Listed entries:
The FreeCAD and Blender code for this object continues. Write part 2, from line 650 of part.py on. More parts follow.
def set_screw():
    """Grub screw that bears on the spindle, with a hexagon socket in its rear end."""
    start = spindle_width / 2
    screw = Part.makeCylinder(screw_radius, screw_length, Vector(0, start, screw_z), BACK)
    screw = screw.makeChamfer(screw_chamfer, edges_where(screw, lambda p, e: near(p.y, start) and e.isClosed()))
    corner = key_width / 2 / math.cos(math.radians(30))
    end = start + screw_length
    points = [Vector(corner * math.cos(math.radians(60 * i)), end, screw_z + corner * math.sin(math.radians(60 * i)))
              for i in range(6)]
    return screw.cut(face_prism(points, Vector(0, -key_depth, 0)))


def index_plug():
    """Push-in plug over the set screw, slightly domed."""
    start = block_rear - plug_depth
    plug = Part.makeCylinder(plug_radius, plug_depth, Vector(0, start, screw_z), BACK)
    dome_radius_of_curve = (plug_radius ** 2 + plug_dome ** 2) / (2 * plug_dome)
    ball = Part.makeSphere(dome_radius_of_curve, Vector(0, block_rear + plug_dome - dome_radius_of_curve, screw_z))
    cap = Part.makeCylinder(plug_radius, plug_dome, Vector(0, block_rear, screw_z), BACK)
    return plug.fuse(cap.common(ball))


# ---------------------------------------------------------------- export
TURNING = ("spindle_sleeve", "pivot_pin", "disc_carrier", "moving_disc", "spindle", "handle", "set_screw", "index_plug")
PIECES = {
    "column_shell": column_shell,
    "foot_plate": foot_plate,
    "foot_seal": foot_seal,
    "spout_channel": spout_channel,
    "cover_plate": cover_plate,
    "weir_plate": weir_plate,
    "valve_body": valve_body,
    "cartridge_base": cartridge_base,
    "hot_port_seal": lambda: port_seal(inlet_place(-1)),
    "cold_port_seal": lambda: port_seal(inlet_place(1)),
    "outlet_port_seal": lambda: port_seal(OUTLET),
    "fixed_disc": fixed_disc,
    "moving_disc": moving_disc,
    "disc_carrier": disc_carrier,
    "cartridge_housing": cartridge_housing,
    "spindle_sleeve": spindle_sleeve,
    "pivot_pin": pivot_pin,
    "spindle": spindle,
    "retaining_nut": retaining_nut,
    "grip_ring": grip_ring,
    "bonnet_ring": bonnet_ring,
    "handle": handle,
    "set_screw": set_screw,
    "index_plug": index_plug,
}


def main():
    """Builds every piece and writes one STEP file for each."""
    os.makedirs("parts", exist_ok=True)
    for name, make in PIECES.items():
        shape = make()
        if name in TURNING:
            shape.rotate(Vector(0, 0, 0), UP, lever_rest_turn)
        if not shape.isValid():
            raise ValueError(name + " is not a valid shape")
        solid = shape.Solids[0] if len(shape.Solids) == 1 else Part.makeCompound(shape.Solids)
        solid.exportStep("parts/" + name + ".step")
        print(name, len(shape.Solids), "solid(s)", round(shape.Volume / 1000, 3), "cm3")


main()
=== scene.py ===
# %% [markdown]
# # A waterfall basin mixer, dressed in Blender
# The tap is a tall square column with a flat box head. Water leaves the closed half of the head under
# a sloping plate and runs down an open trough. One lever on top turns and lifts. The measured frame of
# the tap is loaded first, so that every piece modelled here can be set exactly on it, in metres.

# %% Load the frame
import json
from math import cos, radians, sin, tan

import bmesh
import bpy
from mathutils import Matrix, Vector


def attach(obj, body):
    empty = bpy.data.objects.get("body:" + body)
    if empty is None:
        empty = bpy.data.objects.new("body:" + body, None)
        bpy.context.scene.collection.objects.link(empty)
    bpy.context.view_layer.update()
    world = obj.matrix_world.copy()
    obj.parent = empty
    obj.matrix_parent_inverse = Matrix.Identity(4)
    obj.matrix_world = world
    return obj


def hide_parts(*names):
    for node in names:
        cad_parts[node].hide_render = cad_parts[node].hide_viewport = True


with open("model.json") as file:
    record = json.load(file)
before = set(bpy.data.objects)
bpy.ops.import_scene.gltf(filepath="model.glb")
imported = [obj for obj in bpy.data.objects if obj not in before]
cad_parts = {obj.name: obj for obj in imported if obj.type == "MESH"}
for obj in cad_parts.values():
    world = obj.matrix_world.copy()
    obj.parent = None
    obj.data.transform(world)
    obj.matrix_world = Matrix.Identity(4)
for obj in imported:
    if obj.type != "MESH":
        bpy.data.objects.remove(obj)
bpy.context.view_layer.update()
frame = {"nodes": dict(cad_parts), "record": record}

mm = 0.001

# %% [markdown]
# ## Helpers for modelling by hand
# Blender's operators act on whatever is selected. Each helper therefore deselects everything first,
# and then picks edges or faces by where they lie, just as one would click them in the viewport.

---

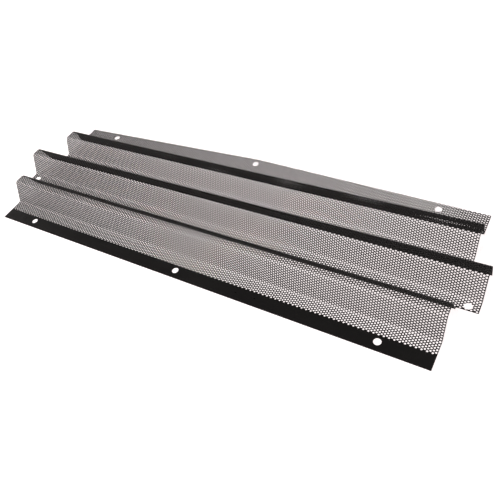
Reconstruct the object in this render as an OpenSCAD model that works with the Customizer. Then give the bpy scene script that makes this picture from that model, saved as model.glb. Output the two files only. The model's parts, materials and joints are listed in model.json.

---

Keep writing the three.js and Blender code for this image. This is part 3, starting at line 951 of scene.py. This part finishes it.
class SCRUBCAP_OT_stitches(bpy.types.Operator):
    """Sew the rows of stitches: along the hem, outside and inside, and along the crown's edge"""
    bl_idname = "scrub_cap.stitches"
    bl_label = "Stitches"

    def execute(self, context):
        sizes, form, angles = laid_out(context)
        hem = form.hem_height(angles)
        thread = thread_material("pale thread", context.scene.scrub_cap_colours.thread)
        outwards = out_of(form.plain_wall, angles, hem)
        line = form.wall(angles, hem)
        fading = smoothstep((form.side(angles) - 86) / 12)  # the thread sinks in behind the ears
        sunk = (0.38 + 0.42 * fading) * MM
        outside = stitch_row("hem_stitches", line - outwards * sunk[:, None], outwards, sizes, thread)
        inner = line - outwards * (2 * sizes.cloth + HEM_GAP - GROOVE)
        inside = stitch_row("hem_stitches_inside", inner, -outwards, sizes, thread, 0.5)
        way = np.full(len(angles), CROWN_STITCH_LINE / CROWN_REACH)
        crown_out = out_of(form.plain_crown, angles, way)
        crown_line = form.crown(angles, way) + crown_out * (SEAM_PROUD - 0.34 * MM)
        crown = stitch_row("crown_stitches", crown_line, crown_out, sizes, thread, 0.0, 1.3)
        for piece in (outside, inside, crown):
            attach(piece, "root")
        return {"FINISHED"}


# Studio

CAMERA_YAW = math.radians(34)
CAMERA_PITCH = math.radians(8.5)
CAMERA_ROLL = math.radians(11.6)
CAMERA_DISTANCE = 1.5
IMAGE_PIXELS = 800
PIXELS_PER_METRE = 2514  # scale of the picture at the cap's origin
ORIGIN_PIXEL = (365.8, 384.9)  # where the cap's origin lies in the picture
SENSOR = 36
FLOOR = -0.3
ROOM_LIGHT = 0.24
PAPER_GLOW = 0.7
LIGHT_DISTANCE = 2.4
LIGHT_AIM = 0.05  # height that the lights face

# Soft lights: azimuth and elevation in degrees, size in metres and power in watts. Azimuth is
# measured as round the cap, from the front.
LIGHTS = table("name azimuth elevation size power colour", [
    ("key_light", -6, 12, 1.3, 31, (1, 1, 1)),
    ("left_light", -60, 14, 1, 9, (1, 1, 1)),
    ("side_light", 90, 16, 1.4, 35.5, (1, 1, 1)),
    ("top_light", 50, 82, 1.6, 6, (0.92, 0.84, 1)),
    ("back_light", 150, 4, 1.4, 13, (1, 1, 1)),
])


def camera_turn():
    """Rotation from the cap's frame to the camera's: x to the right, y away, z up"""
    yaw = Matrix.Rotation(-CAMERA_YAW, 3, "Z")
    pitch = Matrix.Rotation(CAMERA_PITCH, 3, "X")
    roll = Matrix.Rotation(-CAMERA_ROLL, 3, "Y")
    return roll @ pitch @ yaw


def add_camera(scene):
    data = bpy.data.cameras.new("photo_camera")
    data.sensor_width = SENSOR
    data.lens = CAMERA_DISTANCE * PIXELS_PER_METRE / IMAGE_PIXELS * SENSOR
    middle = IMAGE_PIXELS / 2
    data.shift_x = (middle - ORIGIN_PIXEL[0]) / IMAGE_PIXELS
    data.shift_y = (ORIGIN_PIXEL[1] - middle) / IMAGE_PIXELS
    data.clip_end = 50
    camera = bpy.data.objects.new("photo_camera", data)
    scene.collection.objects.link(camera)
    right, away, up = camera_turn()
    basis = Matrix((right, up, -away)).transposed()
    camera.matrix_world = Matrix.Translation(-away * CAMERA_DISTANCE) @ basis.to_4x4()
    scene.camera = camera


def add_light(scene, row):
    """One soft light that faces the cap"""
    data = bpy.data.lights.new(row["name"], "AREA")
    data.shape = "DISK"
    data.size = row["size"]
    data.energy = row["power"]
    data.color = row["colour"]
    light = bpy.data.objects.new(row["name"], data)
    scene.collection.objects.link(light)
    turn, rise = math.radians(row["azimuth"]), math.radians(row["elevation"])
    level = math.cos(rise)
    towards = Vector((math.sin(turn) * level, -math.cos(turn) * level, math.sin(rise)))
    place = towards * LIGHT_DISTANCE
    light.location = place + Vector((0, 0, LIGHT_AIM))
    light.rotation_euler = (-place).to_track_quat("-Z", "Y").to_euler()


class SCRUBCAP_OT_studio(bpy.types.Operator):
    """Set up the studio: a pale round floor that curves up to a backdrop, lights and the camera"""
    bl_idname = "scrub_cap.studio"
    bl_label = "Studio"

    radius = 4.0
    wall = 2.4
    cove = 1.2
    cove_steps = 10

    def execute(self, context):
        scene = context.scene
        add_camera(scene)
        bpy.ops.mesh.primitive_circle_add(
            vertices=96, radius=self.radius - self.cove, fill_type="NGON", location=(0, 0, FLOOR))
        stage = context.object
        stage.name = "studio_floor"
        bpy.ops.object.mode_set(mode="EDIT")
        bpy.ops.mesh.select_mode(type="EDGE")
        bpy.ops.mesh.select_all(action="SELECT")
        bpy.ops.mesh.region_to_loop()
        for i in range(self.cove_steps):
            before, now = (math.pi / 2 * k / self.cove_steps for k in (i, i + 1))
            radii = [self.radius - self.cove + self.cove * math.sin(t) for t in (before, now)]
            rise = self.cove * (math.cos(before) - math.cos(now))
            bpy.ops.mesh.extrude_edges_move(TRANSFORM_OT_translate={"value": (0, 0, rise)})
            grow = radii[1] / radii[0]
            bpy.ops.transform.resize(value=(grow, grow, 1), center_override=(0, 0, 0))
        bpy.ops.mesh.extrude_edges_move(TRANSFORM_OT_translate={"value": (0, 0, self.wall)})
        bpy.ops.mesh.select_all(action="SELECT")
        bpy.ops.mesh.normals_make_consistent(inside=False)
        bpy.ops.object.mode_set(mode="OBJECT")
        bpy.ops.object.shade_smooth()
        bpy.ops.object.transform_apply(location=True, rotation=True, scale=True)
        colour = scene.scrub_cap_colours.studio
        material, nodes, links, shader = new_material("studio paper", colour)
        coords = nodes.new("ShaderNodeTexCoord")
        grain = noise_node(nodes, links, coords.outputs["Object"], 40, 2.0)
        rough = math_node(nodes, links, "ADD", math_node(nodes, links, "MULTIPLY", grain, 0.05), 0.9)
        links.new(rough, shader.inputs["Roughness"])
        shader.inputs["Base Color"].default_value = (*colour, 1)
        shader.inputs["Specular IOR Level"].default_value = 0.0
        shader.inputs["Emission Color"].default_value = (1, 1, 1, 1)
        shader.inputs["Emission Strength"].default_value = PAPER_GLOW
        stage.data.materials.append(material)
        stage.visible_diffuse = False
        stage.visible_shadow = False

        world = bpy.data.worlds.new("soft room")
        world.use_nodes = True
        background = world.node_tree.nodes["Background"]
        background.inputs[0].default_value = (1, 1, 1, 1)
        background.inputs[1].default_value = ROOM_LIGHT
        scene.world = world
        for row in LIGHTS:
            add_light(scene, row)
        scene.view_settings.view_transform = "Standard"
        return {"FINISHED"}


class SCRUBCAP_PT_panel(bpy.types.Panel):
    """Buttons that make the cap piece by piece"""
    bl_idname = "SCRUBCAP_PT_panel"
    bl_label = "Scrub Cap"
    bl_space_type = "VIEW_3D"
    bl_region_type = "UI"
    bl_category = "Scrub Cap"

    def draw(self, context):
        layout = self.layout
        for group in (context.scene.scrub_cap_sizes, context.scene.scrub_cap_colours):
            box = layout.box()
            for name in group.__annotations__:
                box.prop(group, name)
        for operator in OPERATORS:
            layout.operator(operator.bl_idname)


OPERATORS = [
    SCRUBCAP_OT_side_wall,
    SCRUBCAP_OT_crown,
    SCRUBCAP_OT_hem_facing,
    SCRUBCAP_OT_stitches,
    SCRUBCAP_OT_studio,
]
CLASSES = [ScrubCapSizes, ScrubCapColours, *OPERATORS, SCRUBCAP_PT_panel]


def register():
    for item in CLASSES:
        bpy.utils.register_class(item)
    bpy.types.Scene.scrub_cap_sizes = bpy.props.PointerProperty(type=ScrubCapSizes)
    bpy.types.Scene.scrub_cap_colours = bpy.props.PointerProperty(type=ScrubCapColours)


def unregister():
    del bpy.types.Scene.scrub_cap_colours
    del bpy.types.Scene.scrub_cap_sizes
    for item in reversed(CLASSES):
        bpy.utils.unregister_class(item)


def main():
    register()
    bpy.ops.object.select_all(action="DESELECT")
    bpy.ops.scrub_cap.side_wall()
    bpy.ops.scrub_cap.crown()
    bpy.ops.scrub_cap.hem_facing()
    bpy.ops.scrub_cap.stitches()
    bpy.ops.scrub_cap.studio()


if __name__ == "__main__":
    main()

Given instruction:
Copy exactly the lines from the line with "solid = shape.Solids[0]" up to and including the line with "obj.parent = empty", and no other lines.

Answer in full:
        solid = shape.Solids[0] if len(shape.Solids) == 1 else Part.makeCompound(shape.Solids)
        solid.exportStep("parts/" + name + ".step")
        print(name, len(shape.Solids), "solid(s)", round(shape.Volume / 1000, 3), "cm3")


main()
=== scene.py ===
# %% [markdown]
# # A waterfall basin mixer, dressed in Blender
# The tap is a tall square column with a flat box head. Water leaves the closed half of the head under
# a sloping plate and runs down an open trough. One lever on top turns and lifts. The measured frame of
# the tap is loaded first, so that every piece modelled here can be set exactly on it, in metres.

# %% Load the frame
import json
from math import cos, radians, sin, tan

import bmesh
import bpy
from mathutils import Matrix, Vector


def attach(obj, body):
    empty = bpy.data.objects.get("body:" + body)
    if empty is None:
        empty = bpy.data.objects.new("body:" + body, None)
        bpy.context.scene.collection.objects.link(empty)
    bpy.context.view_layer.update()
    world = obj.matrix_world.copy()
    obj.parent = empty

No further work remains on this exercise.